Ao acelerar sem piedade, varrendo quarteirões da cidade em segundos, eu nem cogitava que várias vidas se perderam assim. Que motocicleta deliciosa, rapaz! Para não perder os óculos ray-ban, precisei amarrá-los firmemente na cabeça: o cordão se entrelaçava sempre com meus saudosos cabelos longos…
Naquela época, anos 70, usar capacete não era obrigatório. Mesmo nas rodovias, poucos usavam. E no setor urbano, não recordo de ninguém pilotando com capacete. Hoje, sei dos riscos que corri…
Pelo que havia lido, a RD-350 construiu respeitabilidade nacional e internacional por desbancar várias concorrentes em pistas oficiais de corrida, de dois e quatro tempos. A imbatível 350 não poupou nem as grandalhonas mundiais que reinavam pomposas, até então.

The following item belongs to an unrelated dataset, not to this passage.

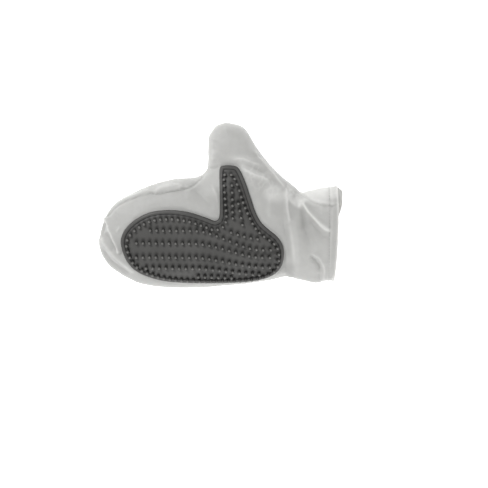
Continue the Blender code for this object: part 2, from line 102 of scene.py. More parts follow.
floor_material = bpy.data.materials.new("floor_paper")
floor_material.use_nodes = True
floor_shader = floor_material.node_tree.nodes["Principled BSDF"]
floor_shader.inputs["Base Color"].default_value = (0.9, 0.9, 0.9, 1)
floor_shader.inputs["Roughness"].default_value = 0.9
floor_shader.inputs["Emission Color"].default_value = (1, 1, 1, 1)
floor_shader.inputs["Emission Strength"].default_value = 0.8

FLOOR_HALF, FLOOR_Z = 3.0, -0.0005
floor_mesh = bpy.data.meshes.new("floor")
floor_mesh.from_pydata(
    [(x * FLOOR_HALF, y * FLOOR_HALF, FLOOR_Z) for x, y in ((-1, -1), (1, -1), (1, 1), (-1, 1))],
    [], [(0, 1, 2, 3)])
floor_mesh.materials.append(floor_material)
floor = bpy.data.objects.new("floor", floor_mesh)
bpy.context.scene.collection.objects.link(floor)
print("stage ready")

# %% [markdown]
# ## The filled glove as two height fields
# The two cloth panels meet in a seam that runs round the thumb and the fingertips. A hand inside swells
# both panels away from the seam. So we draw the seam line once, as a smooth curve, and lift each panel
# by a swell that depends only on how far a point lies inside that line. All lengths below are in
# millimetres.

# %% Curves and distances
SEAM_Z = 22.0
# The seam line, from the thumb side of the mouth round the thumb and the fingertips to the other side.
OUTLINE = (
    (113.4, 19.4), (100, 17.4), (88, 14.8), (78, 12.0), (71.5, 17.8), (62, 26.0), (52, 35.4),
    (43, 45.6), (36, 55.4), (30, 65.2), (25, 73.2), (20.5, 77.2), (13.6, 79.6), (4.9, 81.0),
    (0.2, 79.2), (-4.8, 77.2), (-8.4, 72.4), (-12.0, 67.2), (-12.4, 62.6), (-12.6, 56.0), (-12.9, 44.0),
    (-14.6, 34.0), (-23, 27.8), (-34, 26.8), (-46, 25.6), (-58, 23.0), (-70, 18.8), (-88, 10.8),
    (-104.4, 0.6), (-114.6, -14.5), (-119.4, -32.0), (-117.8, -47.0), (-109.4, -59.6), (-98.5, -67.6),
    (-84, -75.4), (-66, -79.6), (-44, -81.2), (-15, -80.6), (20, -77.8), (48, -73.6), (64, -70.4),
    (78, -73.4), (94, -76.6), (102, -75.2), (110.6, -75.0),
)
FRONT_MOUTH = ((110.6, -75.0), (112.2, -56.0), (113.6, -25.0), (114.2, 0.0), (113.4, 19.4))
SPLINE_STEPS, PATH_STEP, CHUNK = 16, 1.0, 3000


def smoothstep(low, high, value):
    t = np.clip((value - low) / (high - low), 0, 1)
    return t * t * (3 - 2 * t)


def curve_through(points, step, closed=False):
    """Evenly stepped smooth curve through the points."""
    pts = np.array(points, float)
    if closed:
        pts = np.vstack([pts[-1], pts, pts[:2]])
    else:
        pts = np.vstack([2 * pts[0] - pts[1], pts, 2 * pts[-1] - pts[-2]])
    fine = []
    for a, b, c, d in zip(pts[:-3], pts[1:-2], pts[2:-1], pts[3:]):
        for t in np.linspace(0, 1, SPLINE_STEPS, endpoint=False):
            fine.append(0.5 * (2 * b + (c - a) * t + (2 * a - 5 * b + 4 * c - d) * t * t
                               + (3 * b - a - 3 * c + d) * t ** 3))
    fine.append(pts[-2])
    return evenly(np.array(fine), step)


def evenly(line, step):
    """The same line with its points about one step apart."""
    run = np.concatenate([[0], np.cumsum(np.linalg.norm(np.diff(line, axis=0), axis=1))])
    at = np.linspace(0, run[-1], max(2, int(round(run[-1] / step)) + 1))
    return np.stack([np.interp(at, run, line[:, k]) for k in range(line.shape[1])], axis=1)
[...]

Sua potência descomunal desbancou, por exemplo, a popular Sete Galo 750, da Honda, motocicleta que levanta suspiros saudosos de muita gente. Outras máquinas orientais, de duas rodas, não conseguiram sobrepujar a nervosa RD: a Suzuki 500/750 cilindradas (versão dois tempos), além de outras igualmente respeitadas pela performance veloz.

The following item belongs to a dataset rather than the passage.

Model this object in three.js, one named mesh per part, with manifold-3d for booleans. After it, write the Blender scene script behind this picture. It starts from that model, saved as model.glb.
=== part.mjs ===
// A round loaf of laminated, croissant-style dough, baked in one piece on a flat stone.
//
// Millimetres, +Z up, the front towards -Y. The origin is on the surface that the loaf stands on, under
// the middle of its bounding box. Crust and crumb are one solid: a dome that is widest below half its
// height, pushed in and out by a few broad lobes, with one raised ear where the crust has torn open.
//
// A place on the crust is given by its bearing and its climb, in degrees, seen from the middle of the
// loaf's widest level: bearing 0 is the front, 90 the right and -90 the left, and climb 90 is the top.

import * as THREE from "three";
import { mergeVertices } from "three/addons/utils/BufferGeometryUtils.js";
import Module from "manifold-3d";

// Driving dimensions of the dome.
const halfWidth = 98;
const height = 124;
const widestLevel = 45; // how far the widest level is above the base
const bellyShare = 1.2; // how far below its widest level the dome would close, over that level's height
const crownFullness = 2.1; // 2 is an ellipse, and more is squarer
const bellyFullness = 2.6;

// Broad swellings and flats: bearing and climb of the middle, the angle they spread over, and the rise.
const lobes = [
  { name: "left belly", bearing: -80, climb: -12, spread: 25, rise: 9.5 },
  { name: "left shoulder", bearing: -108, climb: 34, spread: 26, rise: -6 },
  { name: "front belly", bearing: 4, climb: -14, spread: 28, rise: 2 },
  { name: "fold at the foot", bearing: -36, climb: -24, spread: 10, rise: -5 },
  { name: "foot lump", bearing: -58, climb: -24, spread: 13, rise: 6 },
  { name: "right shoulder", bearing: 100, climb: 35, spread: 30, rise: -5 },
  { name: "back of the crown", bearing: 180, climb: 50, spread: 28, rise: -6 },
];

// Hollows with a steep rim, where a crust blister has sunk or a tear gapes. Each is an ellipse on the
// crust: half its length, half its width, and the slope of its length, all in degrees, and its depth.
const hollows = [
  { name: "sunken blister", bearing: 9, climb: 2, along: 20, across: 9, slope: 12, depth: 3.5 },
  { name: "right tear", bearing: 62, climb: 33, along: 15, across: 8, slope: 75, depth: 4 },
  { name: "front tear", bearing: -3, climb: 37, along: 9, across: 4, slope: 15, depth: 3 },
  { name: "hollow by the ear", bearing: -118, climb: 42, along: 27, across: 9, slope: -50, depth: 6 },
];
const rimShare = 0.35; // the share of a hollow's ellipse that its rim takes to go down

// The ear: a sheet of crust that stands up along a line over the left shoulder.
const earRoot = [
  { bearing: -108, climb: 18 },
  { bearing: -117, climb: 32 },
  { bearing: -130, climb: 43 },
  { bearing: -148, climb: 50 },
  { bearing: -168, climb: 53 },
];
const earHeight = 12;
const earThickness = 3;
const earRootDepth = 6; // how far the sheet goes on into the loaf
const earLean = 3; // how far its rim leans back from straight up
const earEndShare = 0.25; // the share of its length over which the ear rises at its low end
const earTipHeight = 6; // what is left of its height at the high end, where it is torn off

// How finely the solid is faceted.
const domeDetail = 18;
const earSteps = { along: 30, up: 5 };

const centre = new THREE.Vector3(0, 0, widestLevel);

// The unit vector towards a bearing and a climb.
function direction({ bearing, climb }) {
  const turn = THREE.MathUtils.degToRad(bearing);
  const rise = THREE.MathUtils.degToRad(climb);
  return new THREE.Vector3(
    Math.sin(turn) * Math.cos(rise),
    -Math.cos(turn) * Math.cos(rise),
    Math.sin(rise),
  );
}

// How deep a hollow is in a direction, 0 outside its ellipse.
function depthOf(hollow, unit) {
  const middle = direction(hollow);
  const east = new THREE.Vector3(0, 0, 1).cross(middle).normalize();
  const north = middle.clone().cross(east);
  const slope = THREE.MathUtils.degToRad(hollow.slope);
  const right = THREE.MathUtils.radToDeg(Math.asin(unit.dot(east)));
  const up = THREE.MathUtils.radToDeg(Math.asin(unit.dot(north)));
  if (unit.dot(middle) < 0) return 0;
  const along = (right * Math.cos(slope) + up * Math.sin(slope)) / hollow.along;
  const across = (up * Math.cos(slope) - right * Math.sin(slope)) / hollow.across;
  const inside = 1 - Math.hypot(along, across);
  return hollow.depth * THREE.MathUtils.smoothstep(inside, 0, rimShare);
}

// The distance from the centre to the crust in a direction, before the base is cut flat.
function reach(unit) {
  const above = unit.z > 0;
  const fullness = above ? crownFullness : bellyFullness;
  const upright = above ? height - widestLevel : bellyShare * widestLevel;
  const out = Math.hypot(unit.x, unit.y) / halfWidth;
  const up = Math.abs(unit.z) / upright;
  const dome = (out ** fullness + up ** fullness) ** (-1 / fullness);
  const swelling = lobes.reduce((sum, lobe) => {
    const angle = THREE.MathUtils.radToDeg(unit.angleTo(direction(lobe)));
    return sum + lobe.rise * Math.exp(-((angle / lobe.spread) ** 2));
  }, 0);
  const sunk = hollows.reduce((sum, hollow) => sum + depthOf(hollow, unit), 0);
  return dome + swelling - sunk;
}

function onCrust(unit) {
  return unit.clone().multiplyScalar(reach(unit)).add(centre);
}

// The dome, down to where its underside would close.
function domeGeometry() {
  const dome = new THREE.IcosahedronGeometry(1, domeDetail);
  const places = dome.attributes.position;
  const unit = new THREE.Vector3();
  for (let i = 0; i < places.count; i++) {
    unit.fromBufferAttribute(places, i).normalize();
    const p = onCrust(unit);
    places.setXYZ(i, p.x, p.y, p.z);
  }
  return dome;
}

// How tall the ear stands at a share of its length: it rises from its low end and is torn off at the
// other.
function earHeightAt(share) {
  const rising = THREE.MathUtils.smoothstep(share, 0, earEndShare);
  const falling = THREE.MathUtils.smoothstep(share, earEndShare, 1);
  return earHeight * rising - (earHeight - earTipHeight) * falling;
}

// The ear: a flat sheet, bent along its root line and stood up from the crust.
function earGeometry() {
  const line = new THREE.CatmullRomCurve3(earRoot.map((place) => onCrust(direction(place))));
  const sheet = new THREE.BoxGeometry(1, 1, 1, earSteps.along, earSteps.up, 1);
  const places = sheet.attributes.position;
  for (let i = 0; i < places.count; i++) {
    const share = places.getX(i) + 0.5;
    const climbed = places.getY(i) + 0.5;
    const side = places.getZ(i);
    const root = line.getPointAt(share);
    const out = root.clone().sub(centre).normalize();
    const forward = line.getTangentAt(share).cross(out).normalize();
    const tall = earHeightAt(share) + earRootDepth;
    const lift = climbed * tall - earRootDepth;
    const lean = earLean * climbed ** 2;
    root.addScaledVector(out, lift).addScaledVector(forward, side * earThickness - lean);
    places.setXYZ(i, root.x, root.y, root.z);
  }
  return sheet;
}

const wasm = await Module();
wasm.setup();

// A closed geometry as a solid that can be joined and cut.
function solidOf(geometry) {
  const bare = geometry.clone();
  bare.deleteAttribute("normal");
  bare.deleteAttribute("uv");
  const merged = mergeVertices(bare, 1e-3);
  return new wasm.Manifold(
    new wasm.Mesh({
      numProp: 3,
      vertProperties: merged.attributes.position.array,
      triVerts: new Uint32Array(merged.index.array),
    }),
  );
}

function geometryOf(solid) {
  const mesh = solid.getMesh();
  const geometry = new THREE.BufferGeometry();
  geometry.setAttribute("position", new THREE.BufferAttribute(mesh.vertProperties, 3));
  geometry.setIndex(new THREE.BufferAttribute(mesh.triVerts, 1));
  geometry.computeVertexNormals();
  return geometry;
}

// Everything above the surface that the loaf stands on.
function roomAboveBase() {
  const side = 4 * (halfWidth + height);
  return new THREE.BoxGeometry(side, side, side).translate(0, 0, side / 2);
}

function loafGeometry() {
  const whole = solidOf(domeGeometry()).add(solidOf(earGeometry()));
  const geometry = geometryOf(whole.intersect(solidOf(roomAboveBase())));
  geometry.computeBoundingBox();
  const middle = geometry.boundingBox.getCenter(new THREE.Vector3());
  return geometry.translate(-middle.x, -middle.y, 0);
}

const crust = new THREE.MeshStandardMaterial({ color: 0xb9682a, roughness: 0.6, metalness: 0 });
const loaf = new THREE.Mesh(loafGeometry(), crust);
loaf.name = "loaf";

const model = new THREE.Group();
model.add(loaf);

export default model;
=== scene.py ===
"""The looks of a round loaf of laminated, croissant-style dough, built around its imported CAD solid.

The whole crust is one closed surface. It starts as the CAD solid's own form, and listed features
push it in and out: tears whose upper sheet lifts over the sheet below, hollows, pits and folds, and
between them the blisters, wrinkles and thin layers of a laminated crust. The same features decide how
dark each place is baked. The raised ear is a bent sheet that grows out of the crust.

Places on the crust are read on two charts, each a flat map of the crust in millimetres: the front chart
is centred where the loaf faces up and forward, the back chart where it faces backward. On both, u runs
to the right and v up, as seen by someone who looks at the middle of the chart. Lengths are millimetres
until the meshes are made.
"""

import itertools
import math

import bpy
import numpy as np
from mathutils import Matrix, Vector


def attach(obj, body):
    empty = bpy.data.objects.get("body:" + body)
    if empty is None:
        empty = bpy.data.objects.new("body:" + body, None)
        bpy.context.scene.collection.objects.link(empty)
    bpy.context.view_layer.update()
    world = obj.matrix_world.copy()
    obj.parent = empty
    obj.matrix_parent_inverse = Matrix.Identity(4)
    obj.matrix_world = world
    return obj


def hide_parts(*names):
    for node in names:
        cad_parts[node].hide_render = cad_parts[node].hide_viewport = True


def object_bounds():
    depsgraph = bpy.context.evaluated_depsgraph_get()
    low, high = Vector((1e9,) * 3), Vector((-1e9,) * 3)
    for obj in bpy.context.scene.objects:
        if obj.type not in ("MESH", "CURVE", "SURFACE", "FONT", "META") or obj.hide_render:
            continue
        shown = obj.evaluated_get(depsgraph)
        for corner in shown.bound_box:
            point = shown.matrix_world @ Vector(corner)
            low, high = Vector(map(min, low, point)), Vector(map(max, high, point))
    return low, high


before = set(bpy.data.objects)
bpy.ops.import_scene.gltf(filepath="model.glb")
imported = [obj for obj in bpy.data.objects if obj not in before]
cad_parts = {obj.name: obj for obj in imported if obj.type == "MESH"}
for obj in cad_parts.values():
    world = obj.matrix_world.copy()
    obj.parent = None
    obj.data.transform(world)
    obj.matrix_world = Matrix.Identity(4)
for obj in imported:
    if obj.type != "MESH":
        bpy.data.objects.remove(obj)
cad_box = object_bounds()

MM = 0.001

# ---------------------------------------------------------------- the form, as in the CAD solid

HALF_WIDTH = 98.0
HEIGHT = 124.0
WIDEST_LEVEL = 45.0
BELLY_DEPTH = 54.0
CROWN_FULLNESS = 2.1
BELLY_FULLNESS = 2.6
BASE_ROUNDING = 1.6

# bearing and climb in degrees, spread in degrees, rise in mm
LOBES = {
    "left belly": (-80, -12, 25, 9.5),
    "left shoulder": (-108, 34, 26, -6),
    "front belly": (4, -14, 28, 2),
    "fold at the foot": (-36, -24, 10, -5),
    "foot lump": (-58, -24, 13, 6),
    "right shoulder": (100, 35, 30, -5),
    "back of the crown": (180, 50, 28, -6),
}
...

Não tardou, em tal ritmo vitorioso, para que a RD-350 fosse comparada às gigantes da Kawasaki, supostamente a única marca que conseguiu manter um duelo equilibrado nas pistas com ela. As demais, segundo publicações especializadas, “comeram poeira”.
EM MONTES CLAROS…
A primeira RD-350 que chegou em Montes Claros, de cor verde-musgo, meados dos anos 70, ficou pouco tempo na loja de Valdeir Móveis, na Rua Altino de Freitas. Não se sabe se foi vendida para algum morador da cidade ou para algum outro município qualquer. Comprei minha mini enduro também nessa loja, em 74.
O sorridente Miguel Manso, morador em Salinas, surgiu com uma idêntica, anos depois. O fato é que nunca a vi circulando por MOC.

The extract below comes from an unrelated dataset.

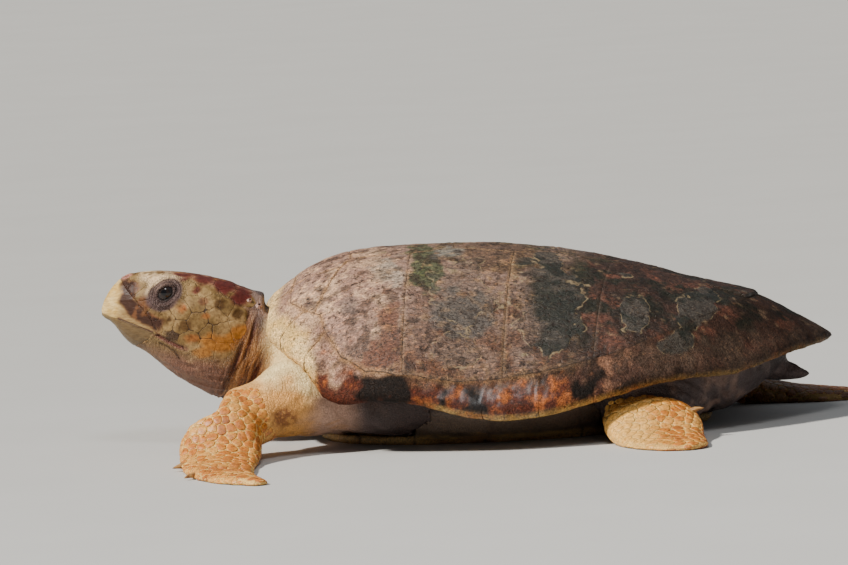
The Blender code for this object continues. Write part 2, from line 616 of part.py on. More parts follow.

Já a RD-350 que me motivou a redigir o presente relato, praticamente nova, chegou em Montes Claros pilotada por Toihoake, japonês que conheci quando residi em São Paulo, em 79. Primo de Kimio e Toshio, com quem dividi apartamento, Toihoake demonstrou simpatia pela minha pessoa, e realmente cumpriu a promessa de me visitar em Montes Claros.
Ao vê-lo aportar na reluzente RD, apresentando poeira de asfalto nas partes baixas, mal acreditei: muito chão de SP a MOC…
O amigo japonês ficou alguns dias conosco. Também fez amizade com meu mano Zé Antônio, e os dois desbancaram a andar de Fusca 78 pela cidade. Aí, deixou a RD-350 sob “meus cuidados”. Apenas advertiu para ter cuidado nas arrancadas. Na primeira volta na Praça da Matriz, ultrapassei 120 quilômetros. Quanta indocilidade para andar devagar!
Foi uma das mais gratificantes experiências motorizadas que tive, desde então. A RD praticamente flutua quando o acelerador é manuseado para imprimir velocidade. Macia, essa Yamaha provou que não foi eleita rainha das motos à toa: fez por merecer.
No centro de Montes Claros, por onde transitei sem parar, era óbvio o olhar invejoso da rapaziada na RD-350. Costumava parar com ela no SKINA LANCHES, considerado ponto chique dominical dos jovens. Era ali que todo mundo se reunia para tomar sucos e comer sanduíches após à sessão das 16h no Cine Montes Claros, garbosa sala cinematográfica, dotada de projetores 70 mm.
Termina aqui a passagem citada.